We're also continuing to improve the built-in help system. New in this release are descriptions for the flags and parameters that the command uses. For example, here's a look at what the help for rm now looks like:

> help rm
Remove a file

Usage:
  > rm <path> {flags}

parameters:
  <path> the file path to remove

flags:
  --trash: use the recycle bin on the platform instead of permanently deleting
  --recursive: delete subdirectories recursively

New commands

In addition to the new append and prepend we mentioned earlier, we've added a few new commands to Nu.

Average (notryanb)

Growing our set of mathematics functions for working with numbers, we now have an average command which will take the average of values given to it.

> ls | get size | average

Read (sophiajt)

We've also introduced a new command to load in strings as tables.
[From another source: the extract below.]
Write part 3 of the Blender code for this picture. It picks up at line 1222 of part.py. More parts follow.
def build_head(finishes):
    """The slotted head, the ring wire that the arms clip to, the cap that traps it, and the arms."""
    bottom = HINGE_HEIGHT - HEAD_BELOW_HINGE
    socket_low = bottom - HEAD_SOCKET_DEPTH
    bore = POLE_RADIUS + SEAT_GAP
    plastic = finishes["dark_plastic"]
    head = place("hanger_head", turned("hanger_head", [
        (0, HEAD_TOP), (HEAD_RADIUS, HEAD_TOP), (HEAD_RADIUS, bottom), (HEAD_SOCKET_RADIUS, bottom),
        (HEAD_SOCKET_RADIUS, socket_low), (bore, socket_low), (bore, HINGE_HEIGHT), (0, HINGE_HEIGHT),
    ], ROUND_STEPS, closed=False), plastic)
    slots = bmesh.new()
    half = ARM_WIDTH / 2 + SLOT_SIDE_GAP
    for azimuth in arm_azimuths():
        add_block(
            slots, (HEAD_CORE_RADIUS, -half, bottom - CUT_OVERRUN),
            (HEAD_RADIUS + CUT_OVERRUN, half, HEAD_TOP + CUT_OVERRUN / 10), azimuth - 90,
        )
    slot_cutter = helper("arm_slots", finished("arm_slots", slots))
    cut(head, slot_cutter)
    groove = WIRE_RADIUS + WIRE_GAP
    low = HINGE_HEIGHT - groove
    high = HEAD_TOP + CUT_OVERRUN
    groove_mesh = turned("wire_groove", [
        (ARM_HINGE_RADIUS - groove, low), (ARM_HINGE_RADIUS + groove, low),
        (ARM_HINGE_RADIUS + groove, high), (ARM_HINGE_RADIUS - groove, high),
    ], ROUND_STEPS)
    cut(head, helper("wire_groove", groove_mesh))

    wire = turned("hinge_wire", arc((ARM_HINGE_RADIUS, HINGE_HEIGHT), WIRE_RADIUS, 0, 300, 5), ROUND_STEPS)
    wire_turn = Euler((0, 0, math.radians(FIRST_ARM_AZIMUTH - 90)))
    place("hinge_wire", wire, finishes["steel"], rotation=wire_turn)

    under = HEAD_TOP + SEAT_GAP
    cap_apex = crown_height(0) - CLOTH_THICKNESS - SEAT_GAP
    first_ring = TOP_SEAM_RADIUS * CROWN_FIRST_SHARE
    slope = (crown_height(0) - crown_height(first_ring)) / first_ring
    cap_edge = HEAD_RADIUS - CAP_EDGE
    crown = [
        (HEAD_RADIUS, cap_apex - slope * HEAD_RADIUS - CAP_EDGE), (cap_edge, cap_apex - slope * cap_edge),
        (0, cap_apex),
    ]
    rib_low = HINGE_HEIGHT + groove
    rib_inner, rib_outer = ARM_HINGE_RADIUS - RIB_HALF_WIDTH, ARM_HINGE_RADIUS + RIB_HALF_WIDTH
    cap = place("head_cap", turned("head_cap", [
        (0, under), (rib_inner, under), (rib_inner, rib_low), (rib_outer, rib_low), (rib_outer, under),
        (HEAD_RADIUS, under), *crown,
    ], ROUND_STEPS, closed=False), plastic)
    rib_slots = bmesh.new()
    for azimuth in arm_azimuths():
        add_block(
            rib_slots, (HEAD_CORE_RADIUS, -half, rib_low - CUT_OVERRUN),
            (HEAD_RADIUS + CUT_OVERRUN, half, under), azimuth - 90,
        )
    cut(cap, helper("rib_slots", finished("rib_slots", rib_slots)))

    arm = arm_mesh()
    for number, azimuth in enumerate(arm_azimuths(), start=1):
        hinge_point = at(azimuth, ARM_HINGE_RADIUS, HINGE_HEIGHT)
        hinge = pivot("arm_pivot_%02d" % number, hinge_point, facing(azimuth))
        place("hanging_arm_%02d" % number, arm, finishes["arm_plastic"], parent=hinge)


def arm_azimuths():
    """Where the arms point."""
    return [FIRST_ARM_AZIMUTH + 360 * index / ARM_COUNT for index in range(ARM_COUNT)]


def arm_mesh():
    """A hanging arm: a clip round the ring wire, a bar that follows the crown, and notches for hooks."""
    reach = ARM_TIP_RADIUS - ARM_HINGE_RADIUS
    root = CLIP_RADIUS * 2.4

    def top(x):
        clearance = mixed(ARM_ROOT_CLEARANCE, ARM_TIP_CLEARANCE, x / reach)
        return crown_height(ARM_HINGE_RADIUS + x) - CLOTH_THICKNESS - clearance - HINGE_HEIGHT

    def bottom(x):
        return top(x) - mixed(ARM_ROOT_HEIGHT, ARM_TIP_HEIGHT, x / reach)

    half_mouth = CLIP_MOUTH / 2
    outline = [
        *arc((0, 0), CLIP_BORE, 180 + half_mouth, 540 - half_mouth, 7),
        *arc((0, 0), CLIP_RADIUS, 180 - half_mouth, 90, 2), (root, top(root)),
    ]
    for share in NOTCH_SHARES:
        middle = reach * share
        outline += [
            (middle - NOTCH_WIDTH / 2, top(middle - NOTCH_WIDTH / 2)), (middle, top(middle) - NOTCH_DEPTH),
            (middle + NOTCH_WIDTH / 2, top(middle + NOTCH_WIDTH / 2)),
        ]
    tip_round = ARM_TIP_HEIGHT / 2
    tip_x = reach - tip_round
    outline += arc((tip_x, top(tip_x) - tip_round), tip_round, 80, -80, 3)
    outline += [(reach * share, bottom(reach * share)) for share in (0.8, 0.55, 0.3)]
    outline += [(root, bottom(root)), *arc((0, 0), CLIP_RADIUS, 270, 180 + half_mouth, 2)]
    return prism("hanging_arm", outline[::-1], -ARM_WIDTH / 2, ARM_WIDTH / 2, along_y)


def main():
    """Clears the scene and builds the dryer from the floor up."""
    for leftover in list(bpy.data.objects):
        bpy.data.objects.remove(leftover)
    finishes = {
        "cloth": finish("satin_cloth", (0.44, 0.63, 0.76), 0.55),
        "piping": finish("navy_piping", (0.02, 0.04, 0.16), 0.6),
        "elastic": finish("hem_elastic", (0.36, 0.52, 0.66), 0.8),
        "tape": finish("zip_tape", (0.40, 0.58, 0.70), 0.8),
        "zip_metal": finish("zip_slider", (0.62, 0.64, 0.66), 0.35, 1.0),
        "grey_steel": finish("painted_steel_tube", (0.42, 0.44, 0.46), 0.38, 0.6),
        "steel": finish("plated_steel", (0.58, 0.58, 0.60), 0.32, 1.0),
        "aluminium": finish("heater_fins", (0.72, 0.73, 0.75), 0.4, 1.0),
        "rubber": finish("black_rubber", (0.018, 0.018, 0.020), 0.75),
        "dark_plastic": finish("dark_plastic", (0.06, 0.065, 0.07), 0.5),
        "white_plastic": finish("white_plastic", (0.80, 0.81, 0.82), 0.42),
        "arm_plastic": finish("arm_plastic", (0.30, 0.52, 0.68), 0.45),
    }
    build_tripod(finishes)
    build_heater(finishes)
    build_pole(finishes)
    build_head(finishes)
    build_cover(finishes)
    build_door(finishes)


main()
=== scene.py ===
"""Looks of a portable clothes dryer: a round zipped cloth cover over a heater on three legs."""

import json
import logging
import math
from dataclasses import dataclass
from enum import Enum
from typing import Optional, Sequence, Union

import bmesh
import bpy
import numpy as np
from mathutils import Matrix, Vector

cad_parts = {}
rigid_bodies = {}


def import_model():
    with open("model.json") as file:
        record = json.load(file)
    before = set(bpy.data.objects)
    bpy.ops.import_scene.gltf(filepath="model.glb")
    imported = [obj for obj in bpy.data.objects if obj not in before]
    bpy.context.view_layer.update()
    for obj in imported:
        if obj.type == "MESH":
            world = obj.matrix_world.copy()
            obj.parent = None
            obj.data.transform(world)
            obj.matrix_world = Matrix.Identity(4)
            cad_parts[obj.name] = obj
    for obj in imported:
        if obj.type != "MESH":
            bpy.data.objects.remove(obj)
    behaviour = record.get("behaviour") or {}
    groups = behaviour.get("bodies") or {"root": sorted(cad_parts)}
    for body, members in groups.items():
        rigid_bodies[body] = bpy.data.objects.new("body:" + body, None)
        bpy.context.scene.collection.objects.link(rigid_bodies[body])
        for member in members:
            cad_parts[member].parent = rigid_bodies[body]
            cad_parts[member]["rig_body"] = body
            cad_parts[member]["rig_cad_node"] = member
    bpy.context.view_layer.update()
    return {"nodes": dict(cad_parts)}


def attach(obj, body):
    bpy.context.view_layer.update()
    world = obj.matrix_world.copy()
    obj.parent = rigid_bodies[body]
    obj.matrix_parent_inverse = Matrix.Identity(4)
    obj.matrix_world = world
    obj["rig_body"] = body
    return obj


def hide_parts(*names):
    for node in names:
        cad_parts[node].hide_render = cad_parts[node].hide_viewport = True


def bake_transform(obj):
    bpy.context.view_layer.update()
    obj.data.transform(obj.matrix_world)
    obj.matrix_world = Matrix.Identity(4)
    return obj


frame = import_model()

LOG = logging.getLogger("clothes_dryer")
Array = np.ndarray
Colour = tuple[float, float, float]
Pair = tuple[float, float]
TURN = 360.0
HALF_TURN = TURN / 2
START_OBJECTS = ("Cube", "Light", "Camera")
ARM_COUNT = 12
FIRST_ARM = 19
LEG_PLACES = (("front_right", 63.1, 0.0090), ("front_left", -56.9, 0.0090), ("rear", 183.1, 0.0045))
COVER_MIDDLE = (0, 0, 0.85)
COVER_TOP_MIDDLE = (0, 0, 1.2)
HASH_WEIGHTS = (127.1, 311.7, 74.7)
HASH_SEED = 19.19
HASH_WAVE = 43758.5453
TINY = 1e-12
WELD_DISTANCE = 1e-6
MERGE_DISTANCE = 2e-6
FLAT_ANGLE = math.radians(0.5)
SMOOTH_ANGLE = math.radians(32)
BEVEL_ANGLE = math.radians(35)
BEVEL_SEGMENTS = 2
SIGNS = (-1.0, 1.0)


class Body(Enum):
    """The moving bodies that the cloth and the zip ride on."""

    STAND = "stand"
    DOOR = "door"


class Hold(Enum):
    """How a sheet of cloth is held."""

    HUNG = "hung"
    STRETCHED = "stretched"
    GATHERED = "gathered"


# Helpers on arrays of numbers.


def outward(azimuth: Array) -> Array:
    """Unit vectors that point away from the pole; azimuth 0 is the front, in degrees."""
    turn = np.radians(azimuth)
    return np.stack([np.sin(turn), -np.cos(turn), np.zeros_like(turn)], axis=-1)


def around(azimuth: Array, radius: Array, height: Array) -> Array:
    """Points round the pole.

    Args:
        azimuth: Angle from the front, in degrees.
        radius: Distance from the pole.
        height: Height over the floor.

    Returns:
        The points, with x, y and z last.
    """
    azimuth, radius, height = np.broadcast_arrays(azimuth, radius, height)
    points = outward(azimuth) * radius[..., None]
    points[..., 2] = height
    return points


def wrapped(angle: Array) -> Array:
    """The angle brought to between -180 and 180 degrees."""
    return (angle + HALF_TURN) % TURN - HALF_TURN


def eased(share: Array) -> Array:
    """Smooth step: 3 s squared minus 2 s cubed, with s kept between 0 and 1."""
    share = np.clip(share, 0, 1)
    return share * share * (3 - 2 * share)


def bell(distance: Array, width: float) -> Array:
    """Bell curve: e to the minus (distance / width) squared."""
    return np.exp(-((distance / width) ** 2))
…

This new read command will take a pattern that describes the columns, their names, and where they are in each row of the string.

> open .editorconfig
root = true

[*]
indent_style = space
indent_size = 4
charset = utf-8
trim_trailing_whitespace = true
insert_final_newline = false
end_of_line = lf
> open .editorconfig | read "{variable} = {value}"
━━━┯━━━━━━━━━━━━━━━━━━━━━━━━━━┯━━━━━━━
 # │ variable                 │ value
───┼──────────────────────────┼───────
 0 root true
 1 indent_style space
 2 indent_size 4
 3 charset utf-8
 4 trim_trailing_whitespace true
 5 insert_final_newline false
 6 end_of_line lf

Bugfixes (sophiajt, JesterOrNot, thegedge, andrasio, wycats, notryanb, Detegr, t-hart)
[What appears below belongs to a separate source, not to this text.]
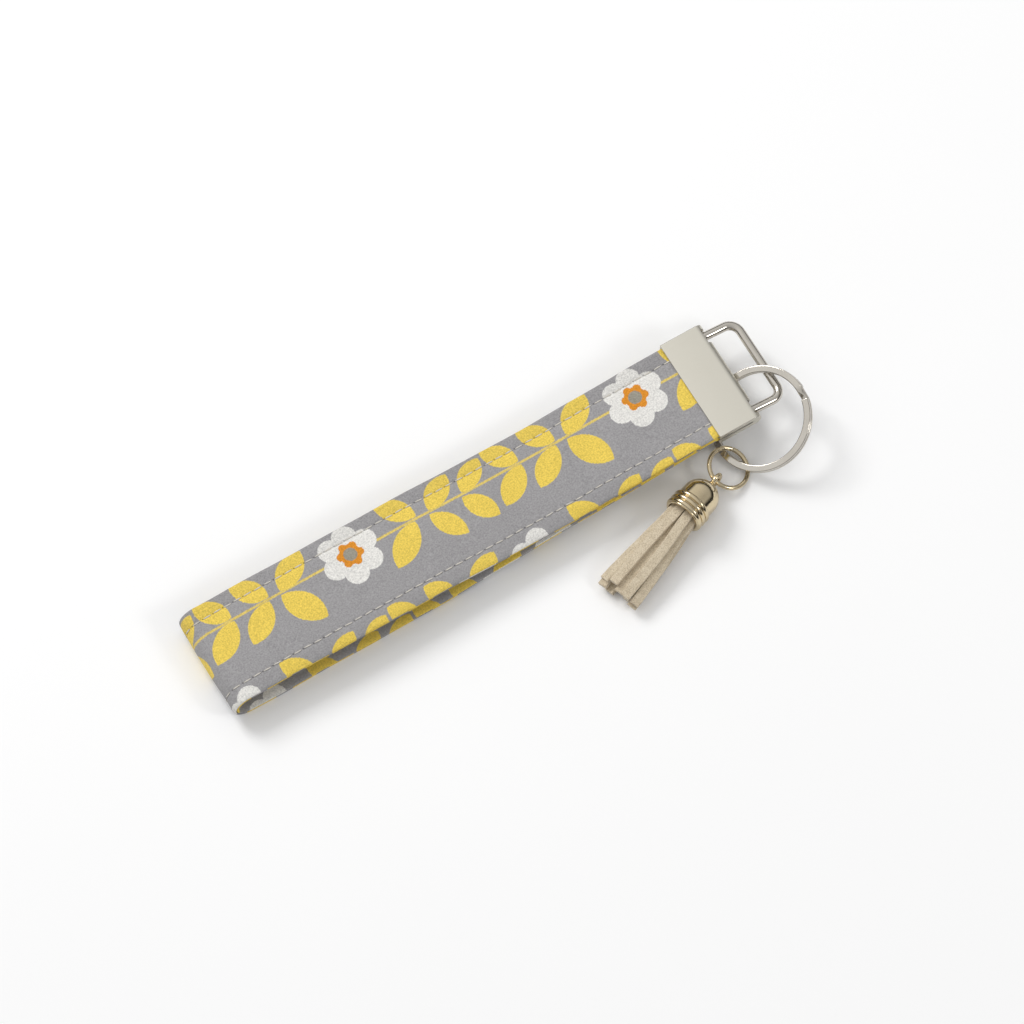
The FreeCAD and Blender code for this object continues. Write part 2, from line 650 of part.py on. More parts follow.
def tail_outline(size, x, across, up):
    """A lace's section at a distance along the tassel."""
    half_width = size["tail_width"] / 2
    half_thick = size["tail_thick"] / 2
    corners = [
        FreeCAD.Vector(x, across - half_width, up - half_thick),
        FreeCAD.Vector(x, across + half_width, up - half_thick),
        FreeCAD.Vector(x, across + half_width, up + half_thick),
        FreeCAD.Vector(x, across - half_width, up + half_thick),
    ]
    return Part.makePolygon(corners + corners[:1])


def make_tails(doc, size):
    """Layers of laces: packed in the cap, then fanned out and lying down to the surface."""
    start = size["cap_length"] - size["cap_bore_depth"] + size["glue_thick"]
    end = start + size["tail_length"]
    pitch = size["tail_width"] + size["tail_gap"]
    layer = size["tail_thick"] + size["tail_gap"]
    number = 0
    for level, count in enumerate(LACES_IN_LAYERS):
        up = (level - (len(LACES_IN_LAYERS) - 1) / 2) * layer
        for place_in_row in range(count):
            number += 1
            across = (place_in_row - (count - 1) / 2) * pitch
            sections = [
                tail_outline(size, start, across, up),
                tail_outline(size, size["cap_length"], across, up),
                tail_outline(size, end, across * size["tail_spread"], up - size["tail_drop"]),
            ]
            lace = Part.makeLoft(sections, True, True)
            tail = solid_feature(doc, "suede_tail_%02d" % number, lace)
            put_on_tassel(tail, size)


# ---------------------------------------------------------------- the whole

NODES = [
    "strap_fabric", "strap_core", "near_needle_thread", "far_needle_thread", "near_bobbin_thread",
    "far_bobbin_thread", "clamp_shell", "wire_loop", "split_ring", "jump_ring", "tassel_eye",
    "tassel_cap", "cap_glue",
] + ["suede_tail_%02d" % number for number in range(1, sum(LACES_IN_LAYERS) + 1)]


def check(doc):
    for item in doc.Objects:
        if "Invalid" in item.State or "Error" in item.State:
            raise RuntimeError("%s failed: %s" % (item.Label, item.State))
    for label in NODES:
        shape = doc.getObjectsByLabel(label)[0].Shape
        if shape.isNull() or not shape.isValid():
            raise RuntimeError("%s has no valid shape" % label)
        if len(shape.Solids) != 1:
            raise RuntimeError("%s has %d solids" % (label, len(shape.Solids)))


def main():
    doc = FreeCAD.newDocument("wristlet_keychain")
    size = read_sizes(make_sheet(doc))
    clamp = make_clamp(doc, size)
    doc.recompute()
    make_strap(doc, size, clamp.Shape)
    make_wire_loop(doc, size)
    make_split_ring(doc, size)
    make_jump_ring(doc, size)
    make_cap(doc, size)
    eye = make_eye(doc, size)
    doc.recompute()
    make_glue(doc, size, eye)
    make_tails(doc, size)
    doc.recompute()
    check(doc)
    os.makedirs("parts", exist_ok=True)
    for label in NODES:
        shape = doc.getObjectsByLabel(label)[0].Shape
        shape.exportStep("parts/%s.step" % label)
        box = shape.BoundBox
        print("%-20s %8.1f mm3  x %.2f..%.2f  y %.2f..%.2f  z %.2f..%.2f" % (
            label, shape.Volume, box.XMin, box.XMax, box.YMin, box.YMax, box.ZMin, box.ZMax))


main()
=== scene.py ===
import json
import math

import bmesh
import bpy
import numpy as np
from mathutils import Matrix, Vector, noise


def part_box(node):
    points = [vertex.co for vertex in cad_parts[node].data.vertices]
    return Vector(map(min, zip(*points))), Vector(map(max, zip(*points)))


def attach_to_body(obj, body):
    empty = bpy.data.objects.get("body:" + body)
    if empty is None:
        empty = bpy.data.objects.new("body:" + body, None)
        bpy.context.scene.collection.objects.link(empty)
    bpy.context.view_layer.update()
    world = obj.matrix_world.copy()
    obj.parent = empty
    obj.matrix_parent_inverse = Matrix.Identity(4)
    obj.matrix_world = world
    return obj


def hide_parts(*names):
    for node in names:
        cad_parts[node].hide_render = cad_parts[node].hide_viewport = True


# A wrist strap of printed cotton in a metal end clamp, with a wire loop, a split ring, a jump ring
# and a suede tassel, lying on a pale surface. Lengths are metres; a name that ends in _MM is not.

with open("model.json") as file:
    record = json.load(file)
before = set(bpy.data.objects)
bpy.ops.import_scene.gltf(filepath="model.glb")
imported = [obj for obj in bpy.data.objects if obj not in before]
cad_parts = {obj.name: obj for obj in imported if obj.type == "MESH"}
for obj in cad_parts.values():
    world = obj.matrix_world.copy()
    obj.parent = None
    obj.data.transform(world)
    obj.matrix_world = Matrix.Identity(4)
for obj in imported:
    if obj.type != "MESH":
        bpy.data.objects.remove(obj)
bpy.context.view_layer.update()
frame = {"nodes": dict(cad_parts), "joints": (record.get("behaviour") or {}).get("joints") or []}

MM = 0.001

# ---------------------------------------------------------------- sizes

CLAMP_LOW, CLAMP_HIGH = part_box("clamp_shell")
STRAP_LOW, STRAP_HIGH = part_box("strap_fabric")
MOUTH = CLAMP_LOW.x
CLAMP_MIDDLE = (CLAMP_LOW.z + CLAMP_HIGH.z) / 2
STRAP_EDGE = (STRAP_HIGH.y - STRAP_LOW.y) / 2
PLY_HALF = 0.75 * MM
COTTON_THICK = 0.24 * MM
CORE_THICK = 0.4 * MM
CORE_EDGE = 14.6 * MM
STRAP_BITE = 9 * MM
PLY_OFFSET = 0.8 * MM
PLY_LEAD = 3 * MM
LOWER_BEND = (58 * MM, 4.6 * MM)
LANDING = 97 * MM
FOLD_TOP = 9.7 * MM
CREST = (108 * MM, 10.9 * MM)
DIP = (55 * MM, 9.0 * MM)
OPEN_EDGE = STRAP_EDGE - 0.32 * MM
CLOTH_LEVEL = PLY_HALF - COTTON_THICK / 2

STITCH_PITCH = 3.2 * MM
STITCH_INSET = 4.6 * MM
STITCH_ROW = STRAP_EDGE - STITCH_INSET
STITCH_LENGTH = 2.6 * MM
STITCH_WIDTH = 0.42 * MM
STITCH_HEIGHT = 0.3 * MM
RING_STEP = STITCH_PITCH / 4
CURL_DEPTH = 1.0 * MM
TURN_IN = 8.6 * MM
TURN_IN_DROP = 0.25 * MM
CROWN_HEIGHT = 0.22 * MM
EDGE_BULGE = 0.07 * MM
VALLEY_DEPTH = 0.2 * MM
VALLEY_WIDTH = 0.6 * MM

LOOP_PIVOT = Vector(next(j["pos_m"] for j in frame["joints"] if j["name"] == "loop_swing"))
LOOP_DROOP = 7
LOOP_REACH = 11.1 * MM
LOOP_HALF = 12.9 * MM
LOOP_WIRE = 1.3 * MM
LOOP_HINGE_BEND = 1.7 * MM
LOOP_FAR_BEND = 3.4 * MM

JUMP_CENTRE = Vector((-0.6 * MM, -21.8 * MM, 3.1 * MM)) + Vector((MOUTH, 0, 0))
JUMP_RADIUS = 5.85 * MM
JUMP_WIRE = 0.65 * MM
JUMP_GAP = 4
JUMP_TURNS = (("Z", 52), ("X", 14), ("Y", 19))

TASSEL_TOP = Vector((-7.75 * MM, -24.4 * MM, 4.85 * MM)) + Vector((MOUTH, 0, 0))
TASSEL_TURNS = (("Y", -8), ("Z", 200))
CAP_RADIUS = 5.4 * MM
CAP_LENGTH = 13.2 * MM
CAP_BORE = 4.75 * MM
CAP_BORE_DEPTH = 8.6 * MM
RIDGE_RADIUS = 0.75 * MM
RIDGE_REACH = 5.95 * MM
RIDGE_START = 9 * MM
RIDGE_PITCH = 1.6 * MM
RIDGE_COUNT = 3
EYE_WIRE = 0.7 * MM
EYE_RADIUS = 1.75 * MM
EYE_HEIGHT = 2 * MM

LACE_WIDTH = 2.8 * MM
LACE_THICK = 1.3 * MM
LACE_LENGTH = 34 * MM
LACE_GAP = 0.04 * MM
LACE_START = 6.1 * MM
LACE_DROP = 7.3 * MM
LACE_SPREAD = 1.85
LACES_IN_LAYERS = (2, 3, 3, 2)
NAP_SEED = 5


# ---------------------------------------------------------------- shader maths

class Term:
    """A socket of a material's node tree. Arithmetic on it adds Math nodes."""

    def __init__(self, paint, socket):
        self.paint = paint
        self.socket = socket

    def math(self, operation, *others):
        return self.paint.calculate(operation, self, *others)

    def __add__(self, other):
        return self.math("ADD", other)

    def __sub__(self, other):
        return self.math("SUBTRACT", other)

    def __mul__(self, other):
        return self.math("MULTIPLY", other)

    def __truediv__(self, other):
        return self.math("DIVIDE", other)

    def __rsub__(self, other):
        return self.paint.calculate("SUBTRACT", other, self)

    def __abs__(self):
        return self.math("ABSOLUTE")

    __radd__ = __add__
    __rmul__ = __mul__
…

As always, we've had lots of bugfixes. A huge "thank you!" to folks who reported issues, fixed issues, and just generally shared their experience with the shell. It's much appreciated and helps to continue making Nu that much better.

Survey

If you haven't already taken it, we'd love to hear your feedback in a quick (roughly 3 question) surveyopen in new window.

Looking forward

There are a bunch of areas we're currently working on to make Nu more stable and feature complete. Until this work is finished, please consider Nu to be somewhere in the pre-alpha to alpha quality level.

That said, we're excited to merge this work and continue to take steps towards a more full-featured shell. Soon to be coming will be Nu working on stable Rust(!!), some improvements in the Nu internal engine which will make it possible to have better streaming and cleaner commands, and features like aliases.